12 Annotations

First Reading

Pauline  •  Link

(d.1681). Composer, musical theorist, and viol player. No copy of his 'Plaine Rules and Directions for Composing Musick in Parts', alluded to by Wood, is know to survive. A proposed theoretical treatise, "Syntagma Musicum", never materialized.

Alan Bedford  •  Link

The following was posted by Dan on 14 Jan 2005:

Composing:
“In the 1660s John Birchensha claimed to have developed a system of ‘easy, certain, and perfect Rules’ by means of which ‘not only those, who skilfully can sing or play on some Instrument, may learn to compose but also those, who can neither sing nor play’. His pupils included Silas Taylor, Thomas Salmon, and (memorably) Samuel Pepys. But his treatise Syntagma musicae – in which he promised to include ‘directions how to compose artificially and skilfully in a few weeks’ – was never published, despite encouragement from the Royal Society.”
http://www.music.qub.ac.uk/tomita…
Link is an abstract of a paper presented at Manchester last July.

language hat  •  Link

Birchensha

This unusual name is presumably the same (in origin) as the more common Birkenshaw; I assume it has southern -ch- instead of northern -k- (cf church/kirk). I found a Russian page of composers' births and deaths that lists the alternate spellings Birchensha, Berchenshaw, Berkenshaw, Birkenshaw, but I don't know if they were all used for John B. or if they're just alternate versions of the family name in general:
http://www.practica.ru/365/14-05.…

dirk  •  Link

Birchensha - etymology

birchen-
from Old English birce = birch (tree)

-shaw
from Old English sceaga (Celtic origin?) = thicket

Michael Robinson  •  Link

Birchensha published in the diary period:
Alsted, Johann Heinrich, 1588-1638.
Templum musicum: or The musical synopsis, of the learned and famous Johannes - Henricus - Alstedius, being a compendium of the rudiments both of the mathematical and practical part of musick: of which subject not any book is extant in our English tongue.
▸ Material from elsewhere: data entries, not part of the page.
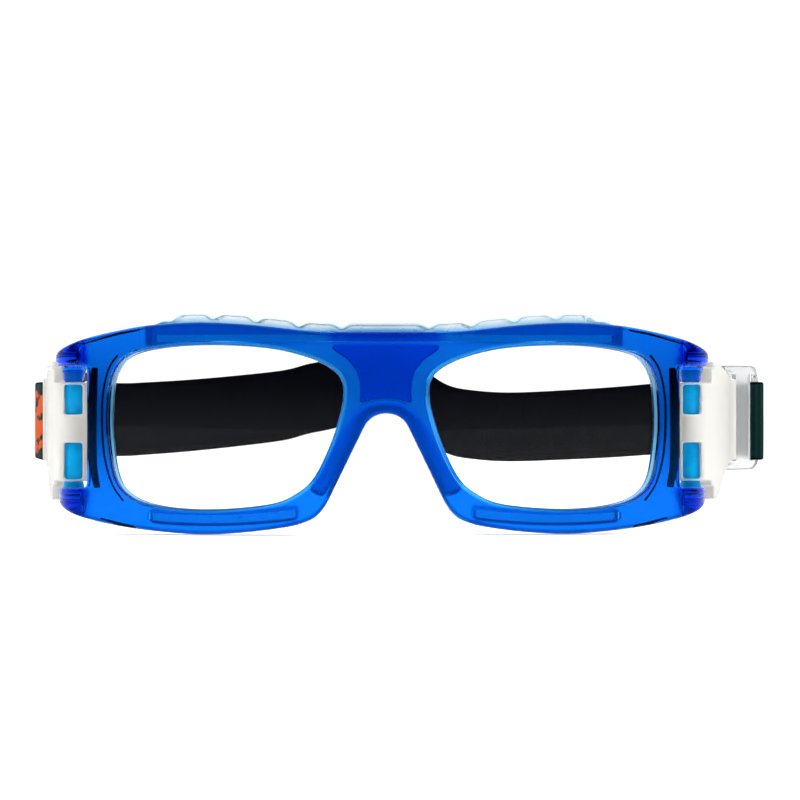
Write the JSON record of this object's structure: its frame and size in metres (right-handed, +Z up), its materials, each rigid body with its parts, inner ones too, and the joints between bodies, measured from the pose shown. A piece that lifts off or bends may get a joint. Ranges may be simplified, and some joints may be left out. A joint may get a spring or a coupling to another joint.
{
  "type": "sports protective goggles",
  "caption": "Wrap-round sports goggles: translucent framed clear lenses on hinged soft side arms, with an elastic head strap through swivelling rings and sliders.",
  "frame": {"origin": "centre plane, on the lenses' mid line, in the plane of the bridge's rear face: the middle of the nose saddle", "axes": "+X across the front, to the right as seen from in front; +Y from the front back towards the strap; +Z up"},
  "size_m": [0.1846, 0.1738, 0.0514],
  "materials": {
    "frame_blue": "translucent moulded polycarbonate, polished",
    "lens_clear": "clear polycarbonate, polished",
    "silicone_clear": "clear soft silicone",
    "arm_frosted": "frosted milky thermoplastic rubber",
    "ring_clear": "smoky clear plastic",
    "slider_black": "moulded black plastic",
    "strap_elastic": "woven elastic webbing"
  },
  "bodies": {
    "front": {"front_frame": "frame_blue", "lens_left": "lens_clear", "lens_right": "lens_clear", "brow_pad": "silicone_clear", "nose_pad": "silicone_clear", "cheek_pad_left": "silicone_clear", "cheek_pad_right": "silicone_clear", "strap_side_left": "strap_elastic", "strap_side_right": "strap_elastic", "strap_tail_left": "strap_elastic", "strap_tail_right": "strap_elastic"},
    "arm_left": {"side_arm_left": "arm_frosted"},
    "ring_left": {"strap_ring_left": "ring_clear"},
    "slider_left": {"strap_slider_left": "slider_black"},
    "arm_right": {"side_arm_right": "arm_frosted"},
    "ring_right": {"strap_ring_right": "ring_clear"},
    "slider_right": {"strap_slider_right": "slider_black"},
    "strap": {"strap_rear": "strap_elastic"}
  },
  "joints": [
    {"name": "arm_left_hinge", "type": "hinge", "parent": "front", "child": "arm_left", "pos_m": [-0.0722, 0.0108, 0], "axis": [0, 0, 1], "range_deg": [-12, 15], "deforming": ["strap_side_left", "strap_tail_left"]},
    {"name": "ring_left_swivel", "type": "hinge", "parent": "arm_left", "child": "ring_left", "pos_m": [-0.07846, 0.03787, 0.0022], "axis": [0, 0, 1], "range_deg": [-15, 30]},
    {"name": "slider_left_travel", "type": "hinge", "parent": "front", "child": "slider_left", "pos_m": [-0.0461, 0.07595, 0.0014], "axis": [0, 0, 1], "range_deg": [-10, 25]},
    {"name": "arm_right_hinge", "type": "hinge", "parent": "front", "child": "arm_right", "pos_m": [0.0722, 0.0108, 0], "axis": [0, 0, -1], "range_deg": [-24, 3], "deforming": ["strap_side_right", "strap_tail_right"]},
    {"name": "ring_right_swivel", "type": "hinge", "parent": "arm_right", "child": "ring_right", "pos_m": [0.08399, 0.03596, 0.0022], "axis": [0, 0, -1], "range_deg": [-35, 10]},
    {"name": "slider_right_travel", "type": "hinge", "parent": "front", "child": "slider_right", "pos_m": [0.05729, 0.0927, 0.0014], "axis": [0, 0, -1], "range_deg": [-9, 21]},
    {"name": "strap_reach", "type": "slide", "parent": "front", "child": "strap", "axis": [0, 1, 0], "range_m": [-0.006, 0.015]}
  ],
  "couplings": [
    {"joint": "slider_left_travel", "follows": "strap_reach", "rad_per_m": 26.316},
    {"joint": "slider_right_travel", "follows": "strap_reach", "rad_per_m": 23.809}
  ]
}
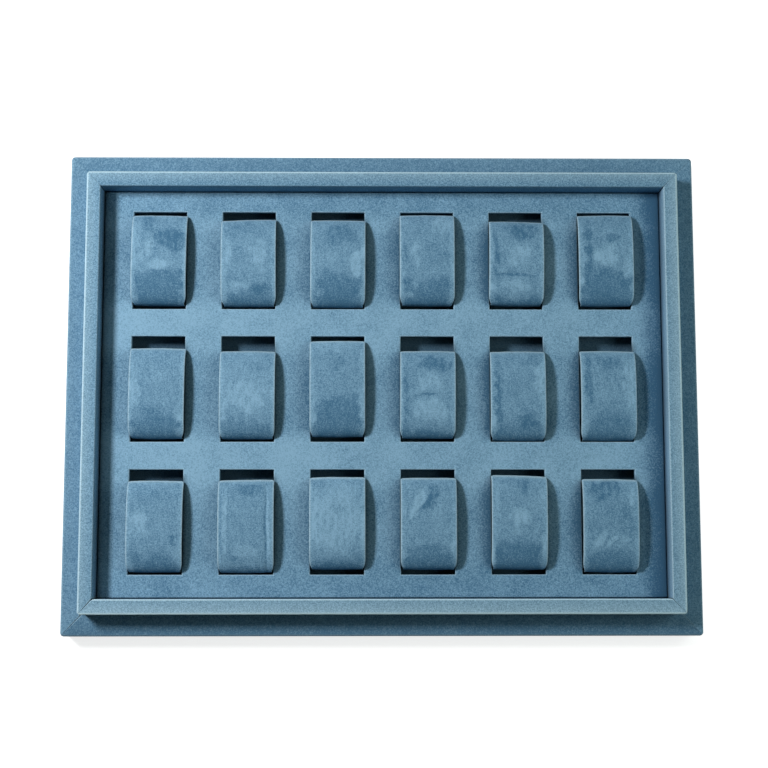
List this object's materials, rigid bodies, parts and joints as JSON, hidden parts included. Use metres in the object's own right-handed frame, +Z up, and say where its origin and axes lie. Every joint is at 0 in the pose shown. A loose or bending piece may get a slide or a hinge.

Faithfully translated out of Latin by John Birchensha. philomath. Imprimatur, Feb. 5. 1663. Roger L’Estrange.
[Varient Title: Musical synopsis, of the learned and famous Johannes - Henricus - Alstedius]
London : printed by Will. Godbid for Peter Dring at the Sun in the Poultrey next dore to the Rose-Tavern, 1664.
[16], 93 [i.e. 94], [2] p. : ill. (metal cut), music ; 8⁰.Frontispiece engraved and signed: Iohn Chantry sculp.; p. 94 misnumbered 93. The last leaf is blank.
Wing (2nd ed.), A2926. A translation of part 6 of: Elementale mathematicum.

Michael Robinson  •  Link

Birchensha surviving manuscript treatises: a description of a forthcoming (2009) publication:
Field, Christopher; Wardhaugh, Benjamin 'John Birchensha: Writings on Music,' Ashgate 2009
http://www.ashgate.com/default.as…

New link for Benjamin Wardhaugh's article discussing Birchensha's appearance before the Royal Society in August 1664:
Mr. Birchensha's Ear (Full text - Trinity 2005 issue of The Owl.)
http://www.benjaminwardhaugh.co.u…

Jennifer Burchinshaw  •  Link

The Burchinshaw/Birchensha family moved from Lancashire/Cheshire to North Wales after the victory by Edward I at the end of the 13th century to secure the township of Denbigh for the Crown. Like the Middleton, Salisbury and Clough families, they assimilated the Welsh culture but established a second base in London when the Tudors came to the throne.
The earliest record I can find of our family surname is 'de Birchyneshagh' in 1235. The spelling with a 'k' instead of 'ch' originates from the Wakefield area of Yorkshire.

Second Reading

Bill  •  Link

John Berchinshaw, an Irishman, translated the "Elementale Musicum," 8vo, 1664, and issued, in 1672, a prospectus of a complete system of music, but it is doubtful if the book ever appeared. In the Pepsyian Library is a thin folio volume entitled, "Mr. Berchinshaw's Two Parts to be sung (severally) with ye ordinary Church Tunes of the Singing Psalms." Evelyn mentions him in his Diary (August 3rd, 1664) in high terms, and describes him as "that rare artist who invented a mathematical way of composure very extraordinary, true as to the exact rules of art, but without much harmonie." He lived at Southwark, see post, February 24th, 1661-62. A John Birchenshaw was buried in the cloisters of Westminster Abbey, May 14th, 1681, but it is not certain that this was the teacher of music.
---Wheatley, 1899.

Bill  •  Link

BIRCHENSHA, JOHN (fl.1664-1672), musician; lived in family of Earl of Kildare, and afterwards taught the viol in London; prepared notes for a work on the mathematical basis of music.
---Dictionary of National Biography: Index and Epitome. S. Lee, 1906.

Bill  •  Link

John Birchensha (c.1605-1681) is chiefly remembered for the impression that his theories about music made on the mathematicians, natural philosophers and virtuosi of the Royal Society in the 1660s and 1670s, and for inventing a system that he claimed would enable even those without practical experience of music to learn to compose in a short time by means of 'a few easy, certain, and perfect Rules'. His great aim was to publish a treatise on music in its philosophical, mathematical and practical aspects entitled Syntagma musicæ. Unfortunately, the book never appeared, and no final manuscript of it survives. Recent research, however, has brought to light a number of manuscripts which allow us at last to form a more complete view of Birchensha's ideas and to gain at least a flavour of the lost Syntagma musicæ.
---(Blurb for the book) John Birchensha: Writings on Music. C. Field, Ashgate, 2010.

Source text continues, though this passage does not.